Ramesh ‘Sunny’ Balwani sentenced to 13 years for Theranos fraud
A US judge on Wednesday sentenced former Theranos President Ramesh “Sunny” Balwani to 12 years and 11 months in prison on charges of defrauding investors and patients of the blood testing startup led by Elizabeth Holmes, a spokesperson for the US attorney’s office confirmed.
US District Judge Edward Davila in San Jose, California, imposed the sentence on Balwani, who was convicted by a jury on two counts of conspiracy and 10 counts of fraud in July.
Prosecutors said Balwani, 57, conspired with Holmes, 38, to deceive Silicon Valley investors into believing the company had achieved miniaturized machines that could accurately run a broad array of medical diagnostic tests from a small amount of blood.
Meanwhile, the company secretly relied on traditional methods to run tests and provided patients with inaccurate results, prosecutors said.
Holmes, who started the company as a college student and became its public face, was indicted alongside Balwani, her former romantic partner, in 2018.
Davila later granted each a separate trial after Holmes said she would take the stand and testify that Balwani was abusive in their relationship. He has denied the allegations.
Holmes was convicted in January on four counts of fraud and conspiracy but acquitted of defrauding patients.

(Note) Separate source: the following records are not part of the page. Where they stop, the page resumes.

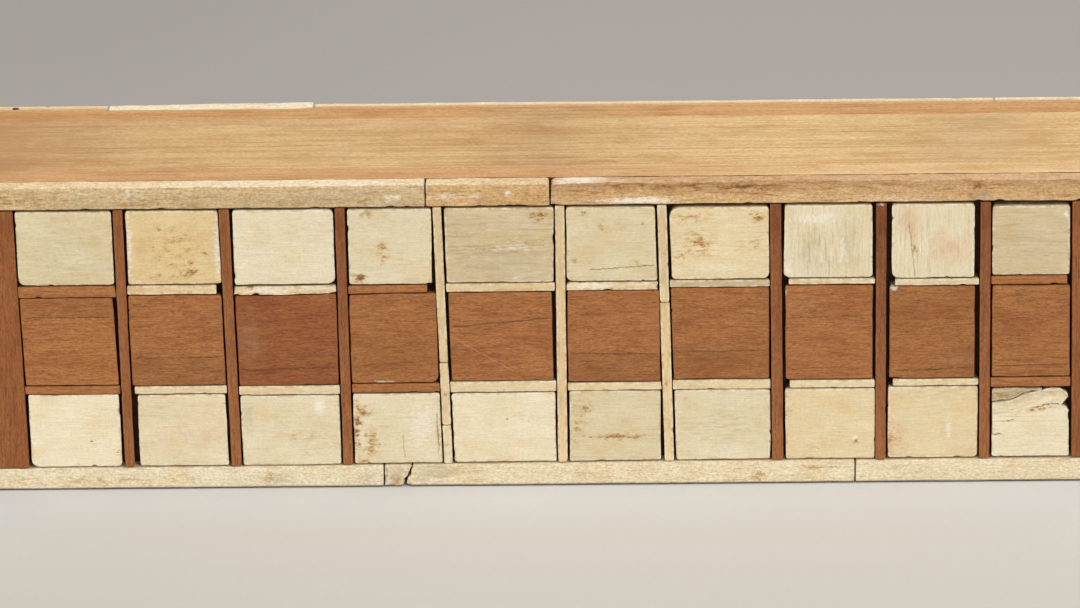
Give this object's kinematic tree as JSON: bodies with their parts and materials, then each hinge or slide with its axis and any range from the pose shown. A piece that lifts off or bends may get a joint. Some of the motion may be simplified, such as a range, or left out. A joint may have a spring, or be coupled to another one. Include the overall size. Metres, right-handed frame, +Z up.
{
  "type": "senet game box",
  "caption": "Two-sided board game box of wood and ivory: inlaid senet squares on one face, twenty squares on the other, and a bolted drawer in one end.",
  "frame": {"origin": "on the surface that the box stands on, under the middle of the box itself; the bolt handle stands out past its left end", "axes": "+X along the box from the drawer end to the closed end, -Y the senet face, +Y the twenty-squares face, +Z up with the box on its long side"},
  "size_m": [0.2749, 0.0564, 0.076],
  "materials": {
    "ivory": "aged ivory, worn smooth, with fine cracks and brown stains",
    "red_wood": "reddish-brown close-grained wood, rubbed matt",
    "carcass_wood": "honey-brown wood with fine straight grain, matt",
    "copper_alloy": "dark, patinated copper alloy"
  },
  "bodies": {
    "box": {"back_board": "carcass_wood", "bottom_rail": "ivory", "carcass_dowels": "carcass_wood", "catch_staple": "copper_alloy", "drawer_stop": "carcass_wood", "end_board": "carcass_wood", "end_strips": "red_wood", "front_board": "carcass_wood", "ivory_cross_strips": "ivory", "ivory_dividers": "ivory", "lower_side_board": "carcass_wood", "rear_bottom_rail": "ivory", "rear_cross_strips": "ivory", "rear_dividers": "red_wood", "rear_panels": "red_wood", "rear_rail_nail": "copper_alloy", "rear_squares": "ivory", "rear_top_rail": "ivory", "square_bottom_01": "ivory", "square_bottom_02": "ivory", "square_bottom_03": "ivory", "square_bottom_04": "ivory", "square_bottom_05": "ivory", "square_bottom_06": "ivory", "square_bottom_07": "ivory", "square_bottom_08": "ivory", "square_bottom_09": "ivory", "square_bottom_10": "ivory", "square_middle_01": "red_wood", "square_middle_02": "red_wood", "square_middle_03": "red_wood", "square_middle_04": "red_wood", "square_middle_05": "red_wood", "square_middle_06": "red_wood", "square_middle_07": "red_wood", "square_middle_08": "red_wood", "square_middle_09": "red_wood", "square_middle_10": "red_wood", "square_top_01": "ivory", "square_top_02": "ivory", "square_top_03": "ivory", "square_top_04": "ivory", "square_top_05": "ivory", "square_top_06": "ivory", "square_top_07": "ivory", "square_top_08": "ivory", "square_top_09": "ivory", "square_top_10": "ivory", "top_rail": "ivory", "upper_side_board": "carcass_wood", "wood_cross_strips": "red_wood", "wood_dividers": "red_wood"},
    "drawer": {"drawer_back": "carcass_wood", "drawer_floor": "carcass_wood", "drawer_front": "carcass_wood", "drawer_lower_side": "carcass_wood", "drawer_pins": "carcass_wood", "drawer_staples": "copper_alloy", "drawer_upper_side": "carcass_wood"},
    "bolt": {"bolt": "copper_alloy"}
  },
  "joints": [
    {"name": "drawer_slide", "type": "slide", "parent": "box", "child": "drawer", "axis": [-1, 0, 0], "range_m": [0, 0.145]},
    {"name": "bolt_slide", "type": "slide", "parent": "drawer", "child": "bolt", "axis": [0, 0, 1], "range_m": [0, 0.007]}
  ]
}
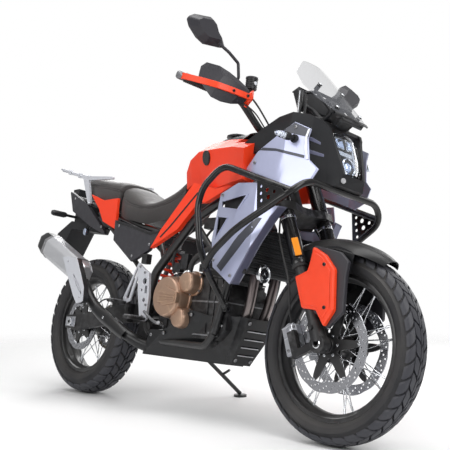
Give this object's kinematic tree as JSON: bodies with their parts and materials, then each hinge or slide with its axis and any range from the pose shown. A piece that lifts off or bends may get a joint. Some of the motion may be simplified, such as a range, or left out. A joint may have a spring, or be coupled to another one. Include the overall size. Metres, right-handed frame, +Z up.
{
  "type": "adventure motorcycle",
  "caption": "Adventure motorcycle with spoked wheels, crash bars, skid plate, tall screen and luggage rack, leaning on its side stand.",
  "frame": {"origin": "on the floor under the centre of the box of the machine as it leans on its side stand", "axes": "+X forward, +Y to the rider's left, +Z up from the floor; the machine itself leans 9.5 degrees towards +Y"},
  "size_m": [2.208, 1.0071, 1.5359],
  "materials": {
    "frame_black": "satin black powder coat",
    "engine_dark": "dark grey painted casting",
    "bronze_cover": "bronze painted casting",
    "swingarm_grey": "dark grey satin",
    "steel": "zinc plated",
    "chain_steel": "oiled steel",
    "alloy": "silver satin",
    "radiator_black": "matte black fins",
    "exhaust_steel": "brushed stainless",
    "black_plastic": "textured black",
    "grey_plastic": "dark grey moulding",
    "lamp_lens": "clear lens",
    "signal_lens": "smoked clear lens",
    "clear_screen": "clear polycarbonate",
    "silver_paint": "pearl silver paint",
    "orange_paint": "orange red paint",
    "seat_cover": "grained synthetic leather",
    "fork_alloy": "machined alloy",
    "fork_black": "black anodised",
    "grip_rubber": "ribbed rubber",
    "tyre": "road worn rubber",
    "rim_black": "black anodised rim, steel spokes",
    "disc_steel": "ground stainless"
  },
  "bodies": {
    "chassis": {"main_frame": "frame_black", "engine_cases": "engine_dark", "engine_covers": "bronze_cover", "cylinder_block": "engine_dark", "swingarm": "swingarm_grey", "rear_shock": "steel", "drive_chain": "chain_steel", "rear_caliper": "alloy", "footrests": "alloy", "radiator": "radiator_black", "exhaust_pipes": "exhaust_steel", "silencer": "exhaust_steel", "crash_bars": "frame_black", "skid_plate": "black_plastic", "headlight": "lamp_lens", "signal_lamps": "signal_lens", "instrument": "black_plastic", "windscreen": "clear_screen", "side_shrouds": "silver_paint", "nose_cowl": "black_plastic", "fuel_tank": "orange_paint", "rear_rack": "alloy", "rear_fender": "black_plastic", "tail_panels": "orange_paint", "side_covers": "grey_plastic", "pillion_seat": "seat_cover", "rider_seat": "seat_cover"},
    "steering": {"fork_legs": "fork_alloy", "fork_tubes": "fork_black", "triple_clamps": "fork_black", "front_calipers": "alloy", "front_fender": "black_plastic", "fork_guards": "orange_paint", "handlebar": "fork_black", "hand_controls": "grip_rubber", "handguards": "orange_paint", "mirrors": "grey_plastic"},
    "front_wheel": {"front_tyre": "tyre", "front_rim": "rim_black", "front_discs": "disc_steel"},
    "rear_wheel": {"rear_tyre": "tyre", "rear_rim": "rim_black", "rear_disc": "disc_steel", "rear_sprocket": "chain_steel"},
    "side_stand": {"side_stand": "frame_black"}
  },
  "joints": [
    {"name": "steering_turn", "type": "hinge", "parent": "chassis", "child": "steering", "pos_m": [0.51851, -0.11057, 0.76529], "axis": [-0.4305, 0.149, 0.8902], "range_deg": [-32, 32]},
    {"name": "front_wheel_spin", "type": "hinge", "parent": "steering", "child": "front_wheel", "pos_m": [0.77504, -0.184, 0.32649], "axis": [0, 0.9863, -0.165], "continuous": true},
    {"name": "rear_wheel_spin", "type": "hinge", "parent": "chassis", "child": "rear_wheel", "pos_m": [-0.73496, -0.18532, 0.3186], "axis": [0, 0.9863, -0.165], "continuous": true},
    {"name": "side_stand_fold", "type": "hinge", "parent": "chassis", "child": "side_stand", "pos_m": [-0.18996, -0.03494, 0.25997], "axis": [0.0297, 0.6875, 0.7255], "range_deg": [0, 84]}
  ]
}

Davila sentenced Holmes to 11-1/4 years in prison at a hearing last month, calling Theranos a venture “dashed by untruths, misrepresentations, plain hubris and lies.”
Prosecutors subsequently argued Balwani should receive 15 years in prison, saying he knew Theranos’ tests were inaccurate from overseeing the company’s laboratory operations, and decided to “prioritize Theranos’ financial health over patients’ real health.”
The probation office had recommended a nine-year sentence.
Balwani’s attorneys asked for a sentence of probation, arguing that he sought to make the world a better place through Theranos and was not motivated by fame or greed.
Once valued at $9 billion, Theranos promised to revolutionize how patients receive diagnoses by replacing traditional labs with small machines envisioned for use in homes, drugstores and even on the battlefield.
The company collapsed after a series of Wall Street Journal articles in 2015 questioned its technology.